How to Make White Hot Chocolate Bombs: Large white chocolate spheres filled with sweet cocoa powder and marshmallows for your indulgent hot chocolate (makes 6 large bombs).


Ingredients

  • 270 g (9.5 oz) white chocolate
  • 1-2 tbsp sweetened cocoa powder (per bomb)
  • Marshmallows
  • Sugar decorations

Instructions

Temper the White Chocolate:

  1. Finely chop the white chocolate.
  2. Melt it gently using a double boiler or in the microwave in 15-20 second intervals, stirring regularly to prevent burning. The temperature should reach 40-45°C (104-113°F).
  3. Let the chocolate cool to 26-27°C (79-81°F), stirring frequently.
  4. Then, slightly reheat the chocolate to 28-30°C (82-86°F) to temper it.

Form the Shells:

  1. Using a pastry brush or the back of a spoon, apply a layer of chocolate into the cavities of a silicone mold.

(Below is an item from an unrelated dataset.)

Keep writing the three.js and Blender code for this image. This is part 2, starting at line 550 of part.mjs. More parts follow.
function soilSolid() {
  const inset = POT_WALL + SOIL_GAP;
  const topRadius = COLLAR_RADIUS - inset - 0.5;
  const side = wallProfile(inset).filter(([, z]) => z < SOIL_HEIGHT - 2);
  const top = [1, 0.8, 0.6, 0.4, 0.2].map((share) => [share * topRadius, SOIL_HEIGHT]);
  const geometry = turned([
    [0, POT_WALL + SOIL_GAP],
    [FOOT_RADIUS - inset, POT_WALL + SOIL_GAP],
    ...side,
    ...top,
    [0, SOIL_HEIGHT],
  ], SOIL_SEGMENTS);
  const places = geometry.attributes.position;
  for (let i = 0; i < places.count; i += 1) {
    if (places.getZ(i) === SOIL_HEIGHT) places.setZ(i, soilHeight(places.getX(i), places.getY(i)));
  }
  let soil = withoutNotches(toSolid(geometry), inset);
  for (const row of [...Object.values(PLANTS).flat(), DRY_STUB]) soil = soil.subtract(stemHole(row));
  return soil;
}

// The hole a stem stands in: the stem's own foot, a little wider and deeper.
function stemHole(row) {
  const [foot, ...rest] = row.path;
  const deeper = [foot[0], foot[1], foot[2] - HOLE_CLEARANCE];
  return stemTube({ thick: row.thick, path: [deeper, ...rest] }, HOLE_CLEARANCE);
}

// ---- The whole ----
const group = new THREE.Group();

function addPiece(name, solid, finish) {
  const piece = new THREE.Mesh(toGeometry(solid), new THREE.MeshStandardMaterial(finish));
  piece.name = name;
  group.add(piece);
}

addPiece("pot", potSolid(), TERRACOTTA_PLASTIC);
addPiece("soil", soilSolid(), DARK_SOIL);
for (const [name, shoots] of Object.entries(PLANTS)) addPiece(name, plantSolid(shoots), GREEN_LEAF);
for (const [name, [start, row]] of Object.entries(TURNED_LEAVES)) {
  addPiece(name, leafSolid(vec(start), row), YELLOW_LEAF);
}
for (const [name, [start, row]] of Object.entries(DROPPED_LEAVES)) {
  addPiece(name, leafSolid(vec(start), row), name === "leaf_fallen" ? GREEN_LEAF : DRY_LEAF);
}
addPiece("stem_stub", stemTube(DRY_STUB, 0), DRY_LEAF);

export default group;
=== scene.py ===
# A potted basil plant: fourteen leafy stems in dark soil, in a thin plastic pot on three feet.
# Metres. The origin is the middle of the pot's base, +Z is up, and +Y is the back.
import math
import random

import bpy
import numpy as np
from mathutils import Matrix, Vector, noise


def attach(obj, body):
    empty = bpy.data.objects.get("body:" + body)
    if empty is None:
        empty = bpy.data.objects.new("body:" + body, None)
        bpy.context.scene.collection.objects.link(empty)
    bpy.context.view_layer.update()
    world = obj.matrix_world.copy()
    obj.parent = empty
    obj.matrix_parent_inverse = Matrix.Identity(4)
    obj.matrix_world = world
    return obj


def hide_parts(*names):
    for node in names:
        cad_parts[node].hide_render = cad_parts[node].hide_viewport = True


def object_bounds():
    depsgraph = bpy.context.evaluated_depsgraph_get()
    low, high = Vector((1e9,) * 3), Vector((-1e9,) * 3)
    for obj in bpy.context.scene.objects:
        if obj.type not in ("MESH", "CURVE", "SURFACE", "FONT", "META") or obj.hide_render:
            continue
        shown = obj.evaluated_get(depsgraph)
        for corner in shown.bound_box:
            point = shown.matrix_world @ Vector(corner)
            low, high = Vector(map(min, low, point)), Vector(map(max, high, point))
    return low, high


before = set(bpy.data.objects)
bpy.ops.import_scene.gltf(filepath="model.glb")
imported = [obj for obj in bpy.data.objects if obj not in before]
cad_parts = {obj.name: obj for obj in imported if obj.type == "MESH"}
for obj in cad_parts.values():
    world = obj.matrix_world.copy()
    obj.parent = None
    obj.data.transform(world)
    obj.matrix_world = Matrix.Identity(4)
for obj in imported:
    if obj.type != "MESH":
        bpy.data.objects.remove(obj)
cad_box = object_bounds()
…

Ensure the layer is even and covers the edges.
  2. Let it harden at room temperature or in the fridge for 10-15 minutes.
  3. Apply a second layer to strengthen the shells, then let it harden again.

Unmold the Shells:

  1. Once fully hardened, gently unmold the chocolate shells.
  2. Place them on a clean surface and separate them into two groups: one half for the base and the other for the top to close the bombs.

Fill the Shells:

  1. Fill each bottom shell with 1-2 tablespoons of sweetened cocoa powder, mini marshmallows, and any other fillings you like (candies, spices, etc.).

Seal the Bombs:

  1. Heat a plate in the microwave for 1 minute.
  2. Place the edge of the top shell on the warm plate for a few seconds to slightly melt the chocolate.
  3. Immediately assemble with a filled shell, gently pressing to seal.
  4. If needed, smooth the seam with your finger.

Decorate the Bombs:

  1. Using a piping bag or spoon, decorate the top of the bombs with melted chocolate.
  2. Sprinkle immediately with sugar pearls, candy bits, or festive decorations.

Notes

Storage: Store the bombs in an airtight container, away from moisture, for up to 2 weeks.

Tips:

  • Temper the chocolate well to get solid, glossy shells.
  • Strengthen the shells with a second layer of chocolate to prevent them from cracking.
  • Add fillings sparingly to keep the shells easy to close.
  • Seal precisely: Heat the edges just enough so the shells stick without melting.
  • Decorate quickly: Add the decorations before the melted chocolate hardens.
  • Test your milk: Use milk that’s hot, but not boiling, so the bombs melt slowly.